> **WORK TO COMPLETE**
Only the lines from the start of the data through the one containing "overrun = 0.5;" belong in your answer; return them exactly.

--- BEGIN SOURCE EXCERPT ---

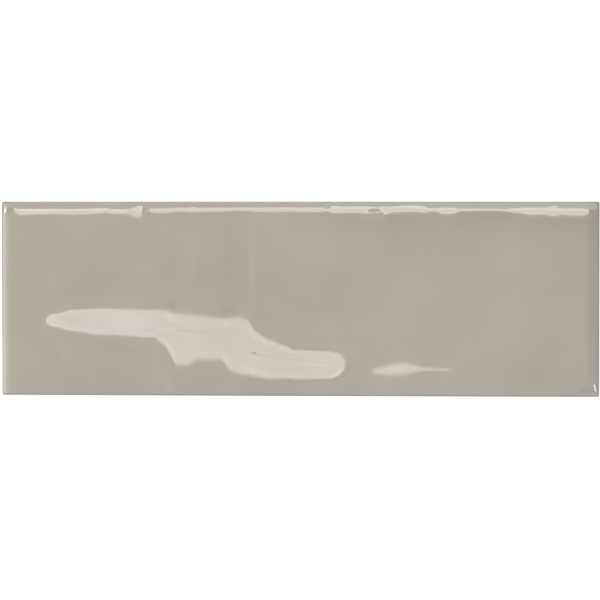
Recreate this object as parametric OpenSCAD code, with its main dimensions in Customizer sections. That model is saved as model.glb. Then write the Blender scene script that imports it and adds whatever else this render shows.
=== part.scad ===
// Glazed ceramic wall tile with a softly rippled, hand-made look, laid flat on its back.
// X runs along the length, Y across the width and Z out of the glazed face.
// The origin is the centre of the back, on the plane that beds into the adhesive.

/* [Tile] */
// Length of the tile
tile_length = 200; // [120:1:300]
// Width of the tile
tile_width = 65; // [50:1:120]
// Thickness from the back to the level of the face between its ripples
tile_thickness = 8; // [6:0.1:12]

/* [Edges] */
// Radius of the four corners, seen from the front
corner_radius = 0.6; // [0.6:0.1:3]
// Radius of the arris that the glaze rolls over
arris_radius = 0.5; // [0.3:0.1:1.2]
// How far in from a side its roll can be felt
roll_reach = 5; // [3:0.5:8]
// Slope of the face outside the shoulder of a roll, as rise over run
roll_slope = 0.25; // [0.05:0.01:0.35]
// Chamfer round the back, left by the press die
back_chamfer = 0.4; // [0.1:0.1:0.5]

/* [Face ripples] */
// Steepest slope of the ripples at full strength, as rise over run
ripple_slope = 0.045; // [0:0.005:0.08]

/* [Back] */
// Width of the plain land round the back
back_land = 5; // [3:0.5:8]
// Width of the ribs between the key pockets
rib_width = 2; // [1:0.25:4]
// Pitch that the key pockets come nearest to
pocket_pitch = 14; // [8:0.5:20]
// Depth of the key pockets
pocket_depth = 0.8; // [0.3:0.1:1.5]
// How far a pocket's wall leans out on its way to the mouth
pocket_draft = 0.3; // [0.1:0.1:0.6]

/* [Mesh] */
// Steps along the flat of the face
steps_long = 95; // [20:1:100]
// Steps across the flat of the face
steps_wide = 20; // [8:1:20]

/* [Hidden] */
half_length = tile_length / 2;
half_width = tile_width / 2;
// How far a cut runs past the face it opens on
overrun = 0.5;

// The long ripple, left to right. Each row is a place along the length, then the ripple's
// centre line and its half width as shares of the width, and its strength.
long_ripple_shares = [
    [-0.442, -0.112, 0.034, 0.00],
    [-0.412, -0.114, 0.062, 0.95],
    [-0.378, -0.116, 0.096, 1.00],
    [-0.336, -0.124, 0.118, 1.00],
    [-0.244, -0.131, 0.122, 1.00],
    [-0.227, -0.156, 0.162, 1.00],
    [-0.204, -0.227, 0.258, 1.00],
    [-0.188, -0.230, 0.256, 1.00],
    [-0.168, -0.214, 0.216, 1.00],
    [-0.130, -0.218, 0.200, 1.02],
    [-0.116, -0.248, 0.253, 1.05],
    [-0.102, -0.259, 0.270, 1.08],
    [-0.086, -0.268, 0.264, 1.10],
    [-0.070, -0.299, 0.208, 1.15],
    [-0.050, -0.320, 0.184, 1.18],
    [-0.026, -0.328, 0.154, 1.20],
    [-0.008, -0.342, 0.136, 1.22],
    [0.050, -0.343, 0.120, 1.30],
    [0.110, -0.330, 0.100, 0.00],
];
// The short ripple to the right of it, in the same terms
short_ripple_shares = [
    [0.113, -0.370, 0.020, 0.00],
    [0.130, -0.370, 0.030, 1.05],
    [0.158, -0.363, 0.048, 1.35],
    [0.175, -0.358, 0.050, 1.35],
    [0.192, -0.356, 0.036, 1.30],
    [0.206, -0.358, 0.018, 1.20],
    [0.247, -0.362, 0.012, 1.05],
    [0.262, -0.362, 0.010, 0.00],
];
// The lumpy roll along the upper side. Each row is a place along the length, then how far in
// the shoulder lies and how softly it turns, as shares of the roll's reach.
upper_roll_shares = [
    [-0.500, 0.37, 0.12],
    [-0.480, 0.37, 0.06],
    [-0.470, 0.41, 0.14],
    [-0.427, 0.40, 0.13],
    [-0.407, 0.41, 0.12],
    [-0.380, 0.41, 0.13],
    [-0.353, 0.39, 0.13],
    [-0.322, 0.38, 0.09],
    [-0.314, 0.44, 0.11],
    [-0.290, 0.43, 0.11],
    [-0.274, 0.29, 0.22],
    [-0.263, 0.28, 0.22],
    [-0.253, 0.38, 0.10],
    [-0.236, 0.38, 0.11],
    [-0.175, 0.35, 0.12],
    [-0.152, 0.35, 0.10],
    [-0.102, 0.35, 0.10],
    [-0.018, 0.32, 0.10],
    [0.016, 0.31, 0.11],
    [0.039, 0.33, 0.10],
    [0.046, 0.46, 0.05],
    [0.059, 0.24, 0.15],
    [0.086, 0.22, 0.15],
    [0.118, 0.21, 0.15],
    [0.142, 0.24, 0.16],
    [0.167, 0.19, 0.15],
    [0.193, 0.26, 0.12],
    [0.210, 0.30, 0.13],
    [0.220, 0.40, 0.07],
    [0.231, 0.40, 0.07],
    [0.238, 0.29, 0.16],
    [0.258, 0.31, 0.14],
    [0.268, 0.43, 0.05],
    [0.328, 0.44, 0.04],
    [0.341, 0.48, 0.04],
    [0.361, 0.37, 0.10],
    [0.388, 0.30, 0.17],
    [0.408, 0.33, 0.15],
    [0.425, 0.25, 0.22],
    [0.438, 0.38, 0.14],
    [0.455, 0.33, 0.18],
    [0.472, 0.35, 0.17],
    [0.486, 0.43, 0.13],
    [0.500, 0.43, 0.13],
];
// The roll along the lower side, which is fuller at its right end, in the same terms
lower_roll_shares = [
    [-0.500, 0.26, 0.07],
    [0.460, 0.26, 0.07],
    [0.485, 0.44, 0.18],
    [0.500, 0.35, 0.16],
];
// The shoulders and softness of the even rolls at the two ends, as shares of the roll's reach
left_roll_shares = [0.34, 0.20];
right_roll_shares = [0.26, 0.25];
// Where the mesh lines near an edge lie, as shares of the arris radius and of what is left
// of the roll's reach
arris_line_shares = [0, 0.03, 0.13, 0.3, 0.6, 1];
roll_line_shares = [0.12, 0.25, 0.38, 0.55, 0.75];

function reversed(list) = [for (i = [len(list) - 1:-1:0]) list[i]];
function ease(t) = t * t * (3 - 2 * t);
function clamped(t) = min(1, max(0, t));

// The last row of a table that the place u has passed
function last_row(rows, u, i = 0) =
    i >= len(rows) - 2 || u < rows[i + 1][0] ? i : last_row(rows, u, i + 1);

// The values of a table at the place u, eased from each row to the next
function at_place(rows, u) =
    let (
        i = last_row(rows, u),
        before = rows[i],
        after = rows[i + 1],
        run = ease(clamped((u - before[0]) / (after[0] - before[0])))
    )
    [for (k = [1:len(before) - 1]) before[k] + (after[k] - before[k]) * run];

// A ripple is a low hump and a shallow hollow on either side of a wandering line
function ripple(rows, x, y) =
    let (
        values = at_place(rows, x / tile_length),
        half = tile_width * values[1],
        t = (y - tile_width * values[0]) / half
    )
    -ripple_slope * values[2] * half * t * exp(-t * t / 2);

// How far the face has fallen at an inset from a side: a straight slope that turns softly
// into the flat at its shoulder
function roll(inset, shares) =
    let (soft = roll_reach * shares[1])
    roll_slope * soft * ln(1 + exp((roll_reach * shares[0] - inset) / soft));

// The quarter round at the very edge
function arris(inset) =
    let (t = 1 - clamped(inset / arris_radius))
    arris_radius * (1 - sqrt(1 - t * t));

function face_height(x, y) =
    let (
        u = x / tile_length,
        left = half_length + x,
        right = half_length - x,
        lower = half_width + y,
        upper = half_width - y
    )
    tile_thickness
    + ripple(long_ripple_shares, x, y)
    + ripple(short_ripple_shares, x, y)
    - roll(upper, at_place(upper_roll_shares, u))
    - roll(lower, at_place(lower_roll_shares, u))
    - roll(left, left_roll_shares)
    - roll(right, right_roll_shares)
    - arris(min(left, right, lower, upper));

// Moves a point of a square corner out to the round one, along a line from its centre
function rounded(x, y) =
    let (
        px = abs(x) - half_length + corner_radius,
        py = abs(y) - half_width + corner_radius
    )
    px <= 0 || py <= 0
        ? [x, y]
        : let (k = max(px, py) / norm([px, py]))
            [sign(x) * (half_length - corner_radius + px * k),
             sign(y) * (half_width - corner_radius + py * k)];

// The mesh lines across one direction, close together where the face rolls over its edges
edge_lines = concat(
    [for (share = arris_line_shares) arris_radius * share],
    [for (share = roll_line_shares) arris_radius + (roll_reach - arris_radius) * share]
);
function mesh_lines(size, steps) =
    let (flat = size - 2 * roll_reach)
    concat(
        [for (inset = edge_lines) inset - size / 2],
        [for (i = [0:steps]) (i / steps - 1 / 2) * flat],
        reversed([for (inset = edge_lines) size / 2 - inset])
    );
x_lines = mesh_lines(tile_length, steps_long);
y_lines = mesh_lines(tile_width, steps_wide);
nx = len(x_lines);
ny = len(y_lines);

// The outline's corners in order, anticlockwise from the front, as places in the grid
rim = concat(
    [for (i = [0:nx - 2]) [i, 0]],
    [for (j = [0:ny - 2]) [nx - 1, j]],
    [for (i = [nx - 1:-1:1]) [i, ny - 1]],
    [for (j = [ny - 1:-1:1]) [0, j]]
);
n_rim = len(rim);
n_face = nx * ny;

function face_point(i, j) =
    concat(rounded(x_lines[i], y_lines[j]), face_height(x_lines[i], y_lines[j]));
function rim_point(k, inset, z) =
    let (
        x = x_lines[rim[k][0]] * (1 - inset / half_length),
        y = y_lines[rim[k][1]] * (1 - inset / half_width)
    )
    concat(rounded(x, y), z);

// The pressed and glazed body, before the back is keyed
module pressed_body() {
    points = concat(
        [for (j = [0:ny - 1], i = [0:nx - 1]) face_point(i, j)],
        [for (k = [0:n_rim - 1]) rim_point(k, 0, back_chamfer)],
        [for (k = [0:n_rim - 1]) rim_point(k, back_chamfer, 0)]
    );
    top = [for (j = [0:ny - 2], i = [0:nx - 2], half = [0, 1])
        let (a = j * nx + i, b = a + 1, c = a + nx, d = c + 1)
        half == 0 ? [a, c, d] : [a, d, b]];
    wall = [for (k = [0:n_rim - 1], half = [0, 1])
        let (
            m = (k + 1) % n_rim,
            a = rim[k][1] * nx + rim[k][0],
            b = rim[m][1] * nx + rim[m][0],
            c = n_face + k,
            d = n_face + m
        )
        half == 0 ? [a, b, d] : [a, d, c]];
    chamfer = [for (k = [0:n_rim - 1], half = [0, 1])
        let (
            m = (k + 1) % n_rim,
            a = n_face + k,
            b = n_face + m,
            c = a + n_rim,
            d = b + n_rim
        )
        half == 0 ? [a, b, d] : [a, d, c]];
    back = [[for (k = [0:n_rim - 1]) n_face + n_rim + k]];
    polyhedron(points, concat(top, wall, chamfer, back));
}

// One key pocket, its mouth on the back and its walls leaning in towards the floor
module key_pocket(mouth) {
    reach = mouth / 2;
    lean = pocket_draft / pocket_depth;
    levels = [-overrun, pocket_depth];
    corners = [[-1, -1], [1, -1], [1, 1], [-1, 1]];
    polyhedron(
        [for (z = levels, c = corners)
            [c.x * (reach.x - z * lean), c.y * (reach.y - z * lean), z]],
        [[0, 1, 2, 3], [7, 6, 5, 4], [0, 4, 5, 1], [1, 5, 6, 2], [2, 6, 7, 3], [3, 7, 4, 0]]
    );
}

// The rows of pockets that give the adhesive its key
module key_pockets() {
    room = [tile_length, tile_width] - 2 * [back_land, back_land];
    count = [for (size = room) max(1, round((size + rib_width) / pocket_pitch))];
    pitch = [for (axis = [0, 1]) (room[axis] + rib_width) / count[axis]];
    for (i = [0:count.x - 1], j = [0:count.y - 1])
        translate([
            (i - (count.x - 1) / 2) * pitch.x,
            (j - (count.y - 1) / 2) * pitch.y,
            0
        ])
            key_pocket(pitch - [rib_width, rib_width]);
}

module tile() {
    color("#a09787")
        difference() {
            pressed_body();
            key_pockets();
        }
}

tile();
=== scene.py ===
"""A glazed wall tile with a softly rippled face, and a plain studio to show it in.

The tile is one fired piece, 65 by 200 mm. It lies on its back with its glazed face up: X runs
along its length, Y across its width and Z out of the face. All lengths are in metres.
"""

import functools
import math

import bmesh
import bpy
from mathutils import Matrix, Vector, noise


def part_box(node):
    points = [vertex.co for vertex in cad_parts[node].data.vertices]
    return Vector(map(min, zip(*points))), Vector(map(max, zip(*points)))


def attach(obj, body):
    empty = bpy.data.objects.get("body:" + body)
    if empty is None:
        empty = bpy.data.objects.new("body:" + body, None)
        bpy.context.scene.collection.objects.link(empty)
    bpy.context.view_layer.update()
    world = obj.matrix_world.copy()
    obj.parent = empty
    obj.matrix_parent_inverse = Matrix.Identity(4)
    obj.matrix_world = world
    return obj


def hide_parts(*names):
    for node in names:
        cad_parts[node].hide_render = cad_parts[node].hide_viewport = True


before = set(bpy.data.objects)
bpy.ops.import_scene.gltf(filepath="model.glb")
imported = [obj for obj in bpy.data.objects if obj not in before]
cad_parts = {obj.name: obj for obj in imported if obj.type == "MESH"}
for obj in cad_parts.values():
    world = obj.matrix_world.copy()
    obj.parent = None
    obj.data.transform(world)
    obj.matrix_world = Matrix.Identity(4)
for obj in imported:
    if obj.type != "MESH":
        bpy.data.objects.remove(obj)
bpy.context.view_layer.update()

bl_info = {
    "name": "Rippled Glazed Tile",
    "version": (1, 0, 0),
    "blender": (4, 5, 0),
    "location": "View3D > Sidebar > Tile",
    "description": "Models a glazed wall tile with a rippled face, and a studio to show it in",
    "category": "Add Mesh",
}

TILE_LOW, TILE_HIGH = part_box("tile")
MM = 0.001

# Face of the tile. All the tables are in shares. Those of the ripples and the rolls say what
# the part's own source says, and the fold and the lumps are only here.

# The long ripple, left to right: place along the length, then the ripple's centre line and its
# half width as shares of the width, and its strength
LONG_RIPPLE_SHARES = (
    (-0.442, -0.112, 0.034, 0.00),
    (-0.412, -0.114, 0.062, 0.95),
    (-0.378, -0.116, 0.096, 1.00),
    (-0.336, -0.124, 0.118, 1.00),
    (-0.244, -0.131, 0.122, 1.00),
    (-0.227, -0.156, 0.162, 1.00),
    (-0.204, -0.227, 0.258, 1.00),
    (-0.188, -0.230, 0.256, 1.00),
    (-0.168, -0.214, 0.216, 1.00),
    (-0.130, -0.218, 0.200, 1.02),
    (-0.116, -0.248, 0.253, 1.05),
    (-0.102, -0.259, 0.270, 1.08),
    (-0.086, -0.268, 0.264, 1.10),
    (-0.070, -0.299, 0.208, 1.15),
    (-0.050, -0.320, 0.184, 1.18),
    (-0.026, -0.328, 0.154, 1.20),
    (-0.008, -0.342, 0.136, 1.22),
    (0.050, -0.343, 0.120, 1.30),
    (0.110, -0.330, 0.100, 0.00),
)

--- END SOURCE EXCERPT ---

> **CORRECT ANSWER**
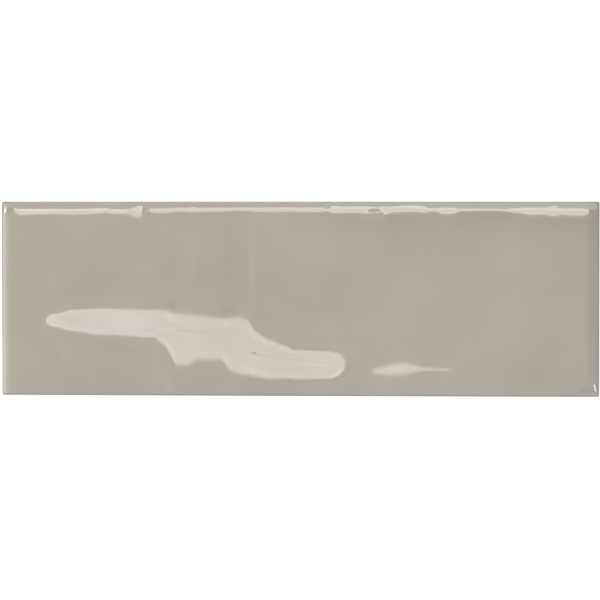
Recreate this object as parametric OpenSCAD code, with its main dimensions in Customizer sections. That model is saved as model.glb. Then write the Blender scene script that imports it and adds whatever else this render shows.
=== part.scad ===
// Glazed ceramic wall tile with a softly rippled, hand-made look, laid flat on its back.
// X runs along the length, Y across the width and Z out of the glazed face.
// The origin is the centre of the back, on the plane that beds into the adhesive.

/* [Tile] */
// Length of the tile
tile_length = 200; // [120:1:300]
// Width of the tile
tile_width = 65; // [50:1:120]
// Thickness from the back to the level of the face between its ripples
tile_thickness = 8; // [6:0.1:12]

/* [Edges] */
// Radius of the four corners, seen from the front
corner_radius = 0.6; // [0.6:0.1:3]
// Radius of the arris that the glaze rolls over
arris_radius = 0.5; // [0.3:0.1:1.2]
// How far in from a side its roll can be felt
roll_reach = 5; // [3:0.5:8]
// Slope of the face outside the shoulder of a roll, as rise over run
roll_slope = 0.25; // [0.05:0.01:0.35]
// Chamfer round the back, left by the press die
back_chamfer = 0.4; // [0.1:0.1:0.5]

/* [Face ripples] */
// Steepest slope of the ripples at full strength, as rise over run
ripple_slope = 0.045; // [0:0.005:0.08]

/* [Back] */
// Width of the plain land round the back
back_land = 5; // [3:0.5:8]
// Width of the ribs between the key pockets
rib_width = 2; // [1:0.25:4]
// Pitch that the key pockets come nearest to
pocket_pitch = 14; // [8:0.5:20]
// Depth of the key pockets
pocket_depth = 0.8; // [0.3:0.1:1.5]
// How far a pocket's wall leans out on its way to the mouth
pocket_draft = 0.3; // [0.1:0.1:0.6]

/* [Mesh] */
// Steps along the flat of the face
steps_long = 95; // [20:1:100]
// Steps across the flat of the face
steps_wide = 20; // [8:1:20]

/* [Hidden] */
half_length = tile_length / 2;
half_width = tile_width / 2;
// How far a cut runs past the face it opens on
overrun = 0.5;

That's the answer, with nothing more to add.